| |
 |
|
|
Science Forum Index » Compression Forum » misc: how random is 'random'?...
Page 1 of 2 Goto page 1, 2 Next
|
| Author |
Message |
| cr88192 |
Posted: Mon Apr 28, 2008 9:05 pm |
|
|
|
Guest
|
well, this is once again in response to one of my RNG/PRNG issues...
right now, I am wondering if there is any "good" way to measure/estimate the
amount of "randomness" in an RNG's state.
the particular approach I am using looks about like this:
I have a 1024 bit state consisting of 32 32-bit numbers.
this state is seeded, initially, using rand, which is seeded using the rdtsc
instruction (x86 and friends, tells how many clock cycles the CPU has
currently gone through).
on each iteration:
the current rdtsc value is read, and added to the low-end of the array.

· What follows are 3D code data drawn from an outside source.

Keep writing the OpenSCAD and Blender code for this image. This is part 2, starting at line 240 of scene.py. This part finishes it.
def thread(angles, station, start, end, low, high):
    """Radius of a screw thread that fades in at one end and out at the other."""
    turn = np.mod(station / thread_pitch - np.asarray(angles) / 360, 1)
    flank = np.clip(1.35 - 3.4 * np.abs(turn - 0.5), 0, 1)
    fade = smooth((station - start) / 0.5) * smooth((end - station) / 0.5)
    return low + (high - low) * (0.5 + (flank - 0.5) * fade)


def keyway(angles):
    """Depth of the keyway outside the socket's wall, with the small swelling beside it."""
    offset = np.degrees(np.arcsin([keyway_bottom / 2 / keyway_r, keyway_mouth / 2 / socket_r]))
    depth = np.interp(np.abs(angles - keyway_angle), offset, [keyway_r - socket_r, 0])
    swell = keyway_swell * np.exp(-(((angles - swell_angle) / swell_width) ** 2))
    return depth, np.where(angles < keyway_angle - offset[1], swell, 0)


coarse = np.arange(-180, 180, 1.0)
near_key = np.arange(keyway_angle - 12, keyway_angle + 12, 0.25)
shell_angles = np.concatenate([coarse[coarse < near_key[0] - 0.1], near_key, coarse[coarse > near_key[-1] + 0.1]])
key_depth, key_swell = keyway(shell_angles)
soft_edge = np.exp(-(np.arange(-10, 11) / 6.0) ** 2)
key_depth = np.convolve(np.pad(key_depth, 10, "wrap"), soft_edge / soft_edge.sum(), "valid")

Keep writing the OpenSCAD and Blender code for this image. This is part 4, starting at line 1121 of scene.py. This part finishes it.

a linear multiply is pulled off between the array and the mersenne prime
near 2^31 (this multiply "wraps around", feeding the high end of the array
back into the bottom);
a hash is computed (multiplying each element by this prime and accumulating)
of which the upper half is used as the result.
likewise, a thread is also spawned that every 10ms goes through the above
process, and every second stores the current state to a file (this is used
as the input state the next time the thing is initialized). it is expected
that system events will cause the exact timing to vary...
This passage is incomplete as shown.